### TASK DESCRIPTION:
In the listing that follows, locate the line containing "print(name, len(solids), round(shape.Volume" and the line containing "zip(*points))), Vector(map(max, zip(*points)))". Retype exactly those two lines and every line between them, and nothing more.

** START OF RECORD EXCERPTS **

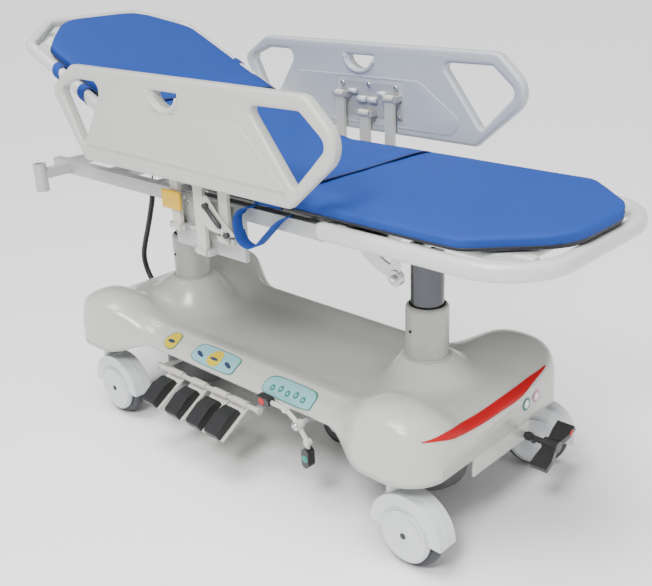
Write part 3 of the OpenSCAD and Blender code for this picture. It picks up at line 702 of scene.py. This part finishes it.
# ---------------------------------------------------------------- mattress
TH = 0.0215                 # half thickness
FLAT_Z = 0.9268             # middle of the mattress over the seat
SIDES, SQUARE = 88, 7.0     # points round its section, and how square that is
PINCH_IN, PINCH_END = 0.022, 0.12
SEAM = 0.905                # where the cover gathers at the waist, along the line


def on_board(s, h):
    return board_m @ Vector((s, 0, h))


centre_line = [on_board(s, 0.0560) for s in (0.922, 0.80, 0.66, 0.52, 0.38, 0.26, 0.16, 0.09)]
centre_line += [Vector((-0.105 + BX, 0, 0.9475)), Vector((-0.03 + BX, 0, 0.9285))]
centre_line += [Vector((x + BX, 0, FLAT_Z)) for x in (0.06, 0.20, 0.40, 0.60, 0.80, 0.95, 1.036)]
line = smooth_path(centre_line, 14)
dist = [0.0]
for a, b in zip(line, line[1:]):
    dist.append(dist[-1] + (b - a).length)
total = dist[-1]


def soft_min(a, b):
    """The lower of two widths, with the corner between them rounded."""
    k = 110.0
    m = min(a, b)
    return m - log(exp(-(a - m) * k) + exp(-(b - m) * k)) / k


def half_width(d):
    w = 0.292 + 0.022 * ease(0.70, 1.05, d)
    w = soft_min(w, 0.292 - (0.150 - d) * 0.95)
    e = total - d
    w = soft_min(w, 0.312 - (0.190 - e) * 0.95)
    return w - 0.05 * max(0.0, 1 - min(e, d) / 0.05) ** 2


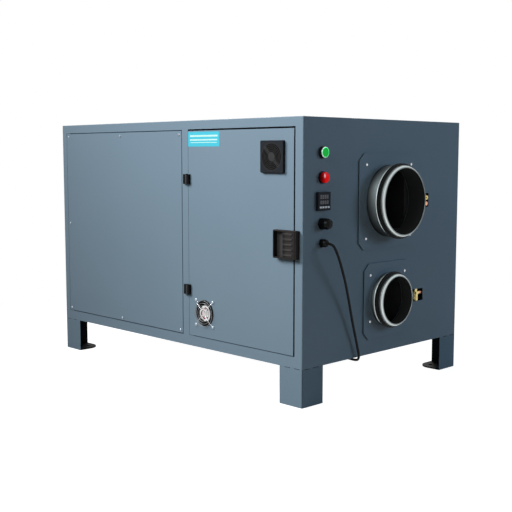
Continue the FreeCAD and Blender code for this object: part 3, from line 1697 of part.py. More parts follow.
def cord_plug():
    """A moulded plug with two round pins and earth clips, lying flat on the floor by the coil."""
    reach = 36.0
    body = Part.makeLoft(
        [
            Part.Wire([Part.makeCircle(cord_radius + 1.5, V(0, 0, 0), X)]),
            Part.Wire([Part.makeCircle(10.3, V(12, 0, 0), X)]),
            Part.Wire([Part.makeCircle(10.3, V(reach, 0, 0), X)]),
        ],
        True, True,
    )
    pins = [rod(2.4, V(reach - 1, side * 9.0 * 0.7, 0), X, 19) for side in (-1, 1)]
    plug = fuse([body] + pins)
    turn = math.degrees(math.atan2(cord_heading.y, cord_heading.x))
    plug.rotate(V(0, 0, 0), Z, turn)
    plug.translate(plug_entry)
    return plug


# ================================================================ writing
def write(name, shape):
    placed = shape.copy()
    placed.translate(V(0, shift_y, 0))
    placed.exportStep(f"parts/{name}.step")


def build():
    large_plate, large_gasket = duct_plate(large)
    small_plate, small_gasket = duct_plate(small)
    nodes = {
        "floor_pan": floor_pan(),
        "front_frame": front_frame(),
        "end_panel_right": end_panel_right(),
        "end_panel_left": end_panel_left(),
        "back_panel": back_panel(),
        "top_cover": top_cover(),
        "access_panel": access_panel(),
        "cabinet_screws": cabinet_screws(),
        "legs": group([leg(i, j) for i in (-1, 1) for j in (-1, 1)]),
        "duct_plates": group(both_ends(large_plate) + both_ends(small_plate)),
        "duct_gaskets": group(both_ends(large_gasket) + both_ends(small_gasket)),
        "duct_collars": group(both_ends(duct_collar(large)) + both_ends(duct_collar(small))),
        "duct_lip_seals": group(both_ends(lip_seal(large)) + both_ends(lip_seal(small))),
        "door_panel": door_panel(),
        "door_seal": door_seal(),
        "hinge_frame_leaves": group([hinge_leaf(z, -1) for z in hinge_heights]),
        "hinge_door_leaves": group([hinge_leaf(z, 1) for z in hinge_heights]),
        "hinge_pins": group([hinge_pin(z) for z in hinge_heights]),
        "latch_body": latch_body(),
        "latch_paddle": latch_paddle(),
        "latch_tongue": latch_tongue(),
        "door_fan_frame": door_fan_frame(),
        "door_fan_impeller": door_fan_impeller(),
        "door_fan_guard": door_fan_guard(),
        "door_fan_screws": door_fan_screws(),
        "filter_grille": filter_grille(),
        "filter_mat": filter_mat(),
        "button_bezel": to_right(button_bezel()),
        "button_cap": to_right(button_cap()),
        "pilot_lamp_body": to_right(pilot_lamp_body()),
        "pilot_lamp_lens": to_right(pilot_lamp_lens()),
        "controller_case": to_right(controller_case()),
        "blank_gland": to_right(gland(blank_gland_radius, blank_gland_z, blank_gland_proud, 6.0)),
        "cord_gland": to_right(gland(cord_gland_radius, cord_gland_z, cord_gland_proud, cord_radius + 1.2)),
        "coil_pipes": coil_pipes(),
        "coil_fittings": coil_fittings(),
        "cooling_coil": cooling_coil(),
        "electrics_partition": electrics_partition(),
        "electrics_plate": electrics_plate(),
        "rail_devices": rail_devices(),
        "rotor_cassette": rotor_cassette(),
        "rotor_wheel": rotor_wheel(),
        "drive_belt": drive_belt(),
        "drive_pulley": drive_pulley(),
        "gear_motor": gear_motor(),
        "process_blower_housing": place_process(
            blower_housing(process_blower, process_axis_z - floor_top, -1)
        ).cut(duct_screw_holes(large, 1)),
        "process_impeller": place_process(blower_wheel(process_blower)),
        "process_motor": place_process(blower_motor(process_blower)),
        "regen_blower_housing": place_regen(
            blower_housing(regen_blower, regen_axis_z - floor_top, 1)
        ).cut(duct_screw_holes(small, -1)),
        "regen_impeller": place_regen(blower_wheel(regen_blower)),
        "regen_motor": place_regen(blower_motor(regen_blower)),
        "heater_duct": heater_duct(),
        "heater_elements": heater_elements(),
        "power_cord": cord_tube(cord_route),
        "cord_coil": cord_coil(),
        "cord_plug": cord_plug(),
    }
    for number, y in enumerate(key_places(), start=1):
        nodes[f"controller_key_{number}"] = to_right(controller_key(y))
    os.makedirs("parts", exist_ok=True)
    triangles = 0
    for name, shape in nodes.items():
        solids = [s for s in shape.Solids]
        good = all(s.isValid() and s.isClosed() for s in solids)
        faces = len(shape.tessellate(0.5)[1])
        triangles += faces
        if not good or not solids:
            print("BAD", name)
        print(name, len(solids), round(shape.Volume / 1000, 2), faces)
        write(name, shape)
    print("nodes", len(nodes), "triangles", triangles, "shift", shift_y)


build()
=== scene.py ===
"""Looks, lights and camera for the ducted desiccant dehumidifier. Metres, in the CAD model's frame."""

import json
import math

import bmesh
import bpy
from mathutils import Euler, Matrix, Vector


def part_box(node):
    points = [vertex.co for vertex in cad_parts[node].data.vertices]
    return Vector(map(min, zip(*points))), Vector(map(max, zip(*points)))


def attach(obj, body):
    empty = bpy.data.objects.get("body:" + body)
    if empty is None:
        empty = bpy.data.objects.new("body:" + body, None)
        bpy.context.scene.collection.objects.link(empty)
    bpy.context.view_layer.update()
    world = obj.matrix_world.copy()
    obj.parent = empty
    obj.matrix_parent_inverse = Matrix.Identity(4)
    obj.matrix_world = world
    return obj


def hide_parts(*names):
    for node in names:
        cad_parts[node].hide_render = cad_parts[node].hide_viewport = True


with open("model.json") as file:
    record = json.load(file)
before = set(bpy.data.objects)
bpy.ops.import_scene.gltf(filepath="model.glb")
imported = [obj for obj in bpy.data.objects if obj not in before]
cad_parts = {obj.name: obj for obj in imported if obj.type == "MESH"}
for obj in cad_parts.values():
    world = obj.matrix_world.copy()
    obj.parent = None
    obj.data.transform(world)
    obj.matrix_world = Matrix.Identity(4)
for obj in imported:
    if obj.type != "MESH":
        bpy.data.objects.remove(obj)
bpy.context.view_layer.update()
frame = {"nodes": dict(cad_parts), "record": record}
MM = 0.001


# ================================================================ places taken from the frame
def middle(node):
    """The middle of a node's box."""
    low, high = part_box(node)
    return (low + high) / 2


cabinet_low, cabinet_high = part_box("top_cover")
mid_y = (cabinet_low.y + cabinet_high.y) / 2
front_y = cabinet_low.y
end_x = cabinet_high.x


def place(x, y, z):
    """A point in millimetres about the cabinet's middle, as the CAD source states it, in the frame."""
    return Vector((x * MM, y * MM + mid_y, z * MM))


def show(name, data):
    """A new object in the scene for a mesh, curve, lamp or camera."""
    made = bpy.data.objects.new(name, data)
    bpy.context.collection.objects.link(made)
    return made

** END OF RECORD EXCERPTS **

### OUTPUT BELOW:
        print(name, len(solids), round(shape.Volume / 1000, 2), faces)
        write(name, shape)
    print("nodes", len(nodes), "triangles", triangles, "shift", shift_y)


build()
=== scene.py ===
"""Looks, lights and camera for the ducted desiccant dehumidifier. Metres, in the CAD model's frame."""

import json
import math

import bmesh
import bpy
from mathutils import Euler, Matrix, Vector


def part_box(node):
    points = [vertex.co for vertex in cad_parts[node].data.vertices]
    return Vector(map(min, zip(*points))), Vector(map(max, zip(*points)))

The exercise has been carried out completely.